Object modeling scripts
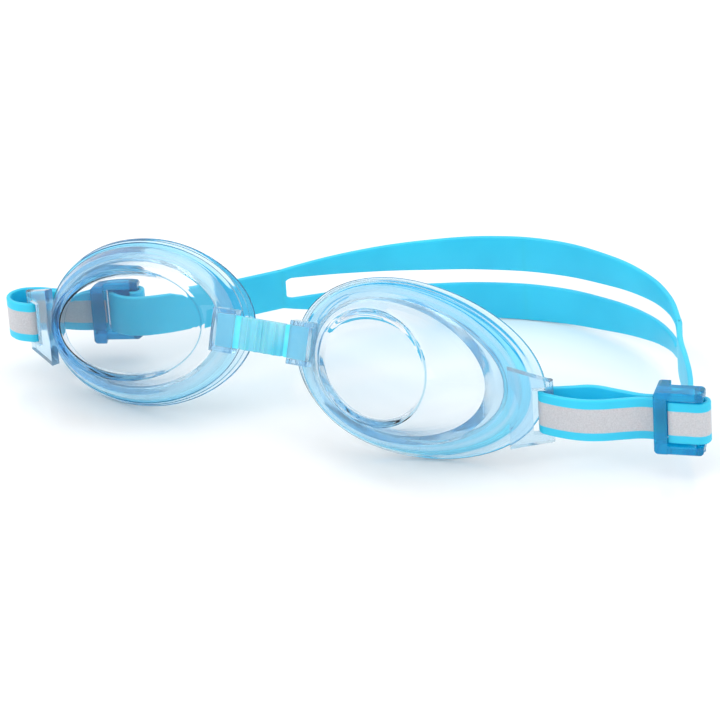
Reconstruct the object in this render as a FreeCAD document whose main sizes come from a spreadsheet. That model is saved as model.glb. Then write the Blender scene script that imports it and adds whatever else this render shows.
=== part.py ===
import FreeCAD, Part
import Sketcher
import math
import os

# Swimming goggles lying on a table, in millimetres: X from the eyepiece called "left" to the one
# called "right", Y to the back of the strap, Z up, the origin on the table in the middle of the box.

os.makedirs("parts", exist_ok=True)
doc = FreeCAD.newDocument("goggles")
V = FreeCAD.Vector
UP = V(0, 0, 1)

# ---------------------------------------------------------------- driving dimensions
SIZES = [
    # eyepieces: lens disc, side window's seat, seal lip
    ("disc_half_wide", 21.0), ("disc_half_high", 15.2), ("lens_wall", 1.6), ("lens_front", 1.9),
    ("seat_centre", -1.5), ("seat_temple", 26.5), ("seat_nose", 25.5), ("seat_half_high", 18.2),
    ("lip_centre", -5.2), ("lip_temple", 34.6), ("lip_nose", 30.3), ("lip_half_high", 23.5),
    ("lip_depth", 14.9), ("lip_slope", 0.494), ("lip_curve", 0.0055), ("lip_flare", 0.08),
    ("seat_drop", 5.2), ("seat_drop_slope", 0.07), ("fit_gap", 0.12),
    # rim and seal sections: how far down the lens wall the rim starts, and the seal's skin
    ("rim_wall", 2.2), ("rim_share_in", 0.72), ("rim_share_out", 0.74), ("rim_foot", 0.9),
    ("seal_ledge", 1.1), ("seal_lip_wide", 2.0), ("seal_lip_back", 0.7),
    ("seal_throat", 0.4), ("seal_thick", 2.2),
    ("cup_front_gap", 0.2), ("cup_inset", 4.0), ("cup_reach", 45.0),
    # pose of the eyepieces at rest
    ("lens_offset", 38.3), ("toe_in", 20.7), ("lean_back", 22.0),
    # nose bridge
    ("bridge_y", 9.2), ("bridge_z", 28.0), ("bridge_thick", 2.4), ("bridge_high", 9.0),
    ("bridge_half", 6.6), ("neck_gap", 0.45), ("tab_long", 7.2), ("tab_thick", 2.0),
    ("rib_wide", 1.3), ("rib_proud", 0.7), ("rib_pitch", 2.9), ("rib_count", 4),
    ("socket_long", 7.0), ("socket_wall", 1.3), ("socket_gap", 0.15), ("socket_round", 0.9),
    ("end_margin", 0.05),
    # strap and the bar it goes round
    ("strap_high", 12.0), ("strap_thick", 1.5), ("strap_z", 16.0),
    ("bar_x", 82.0), ("bar_y", 18.0), ("bar_r", 1.25), ("bar_gap", 0.2),
    ("wing_x", 72.3), ("wing_y", 13.1), ("wing_thick", 2.4), ("wing_high", 18.0),
    ("wing_root_low", 5.5), ("wing_root_top", 29.0),
    ("slot_high", 13.0), ("slot_wide", 4.4),
    # buckles
    ("layer_offset", 1.0), ("layer_lead", 3.4), ("outer_reach", 3.0), ("inner_reach", 3.9),
    ("tail_start", 3.9), ("tail_back", 0.3), ("buckle_long", 12.0), ("buckle_high", 18.0), ("rail_high", 2.3),
    ("ring_wide", 3.6), ("bar_thick", 1.9), ("clear_outer", 2.15), ("clear_inner", 2.3),
    ("roller_r", 1.3), ("roller_out", 0.6), ("roller_gap", 0.03), ("fold_gap", 0.15),
    ("buckle_round", 1.2), ("rail_skin", 0.2), ("cut_margin", 2.0),
    ("right_buckle_x", 110.0), ("right_buckle_y", 24.8), ("right_buckle_turn", 14.0),
    ("left_buckle_x", -69.0), ("left_buckle_y", 30.5), ("left_buckle_turn", 23.0),
    # head bands
    ("band_top", 26.0), ("band_split", 2.6), ("band_gap_low", 11.2), ("band_gap_high", 15.4),
    ("band_end_gap", 3.2), ("band_swell", 0.6),
]
sheet = doc.addObject("Spreadsheet::Sheet", "Sizes")
for row, (alias, value) in enumerate(SIZES, start=1):
    sheet.set(f"A{row}", alias)
    sheet.set(f"B{row}", str(value))
    sheet.setAlias(f"B{row}", alias)
doc.recompute()
size = {alias: float(sheet.get(alias)) for alias, _ in SIZES}
nodes = []


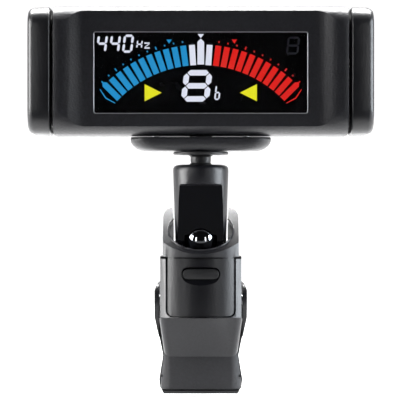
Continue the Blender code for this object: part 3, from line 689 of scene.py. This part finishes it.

# AIM OF THE EXERCISE
Indicate how many lines of the material contain the string "FreeCAD", giving the number and nothing more.

# TASK RESPONSE
4